What the side-by-side does establish is sequence: forward vehicle movement, lateral officer movement, then contact. The order does not reverse across angles.
Relevant video:
https://youtu.be/Mp7psfEayHE?si=ZuCRYXp3UiGHnS5q
What the Second and Third Videos Add Together
Taken together, the second and third videos reinforce several points without introducing new assumptions:
The vehicle moves forward while an officer is in front of it.
The officer attempts to move laterally to avoid the vehicle.
Contact occurs during that forward movement.
The officer’s balance and posture are visibly affected by the contact.
The footage does not support claims that the officer stepped into a stationary vehicle.
The footage does not clearly show a firearm being drawn in these specific segments.

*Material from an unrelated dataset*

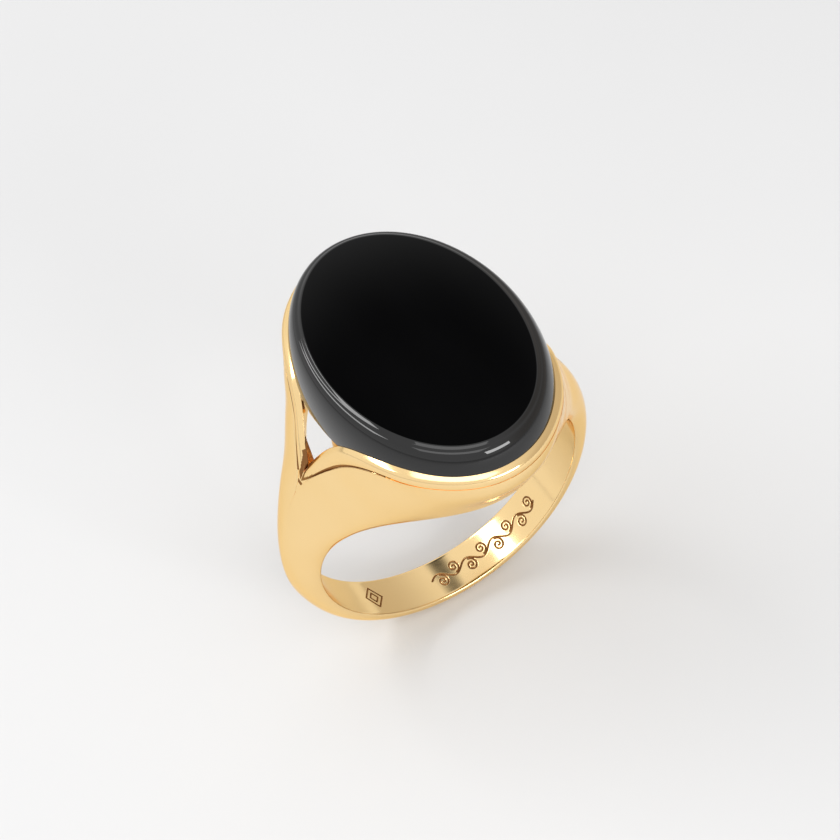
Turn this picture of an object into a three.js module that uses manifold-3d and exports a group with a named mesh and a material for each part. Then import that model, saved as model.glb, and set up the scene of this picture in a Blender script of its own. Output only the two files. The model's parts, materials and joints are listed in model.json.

These videos do not redefine the incident; they sharpen it. They narrow the range of plausible interpretations by aligning movement, timing, and contact across angles.
In combination with the first video, they establish a consistent sequence without relying on narration, audio interpretation, or outside commentary. The visuals alone show how the moment unfolded.
This was a hard article to research for: there’s a lot of chatter, there’s a lot of pain and heartache, there’s further dividing narratives (this is all entirely my opinion and nothing more. We at the Post assign no fault or wrongdoing to anyone or any entity), and there are a lot of people who would say one thing happened while another group may interpret that something else happened.
The truth is that we took this long to post anything this week because we’ve been busy researching, checking angles, using all available tools, going in with an investigative approach with no opinion or bias. We wanted to get to the truth of the matter and, in all of this: paused, slowed down, and used tools that broke videos into frame by frame segments. We encourage our readers to not take our word for it but to use these same tools and analysis tactics to do the same thing and form your own opinion.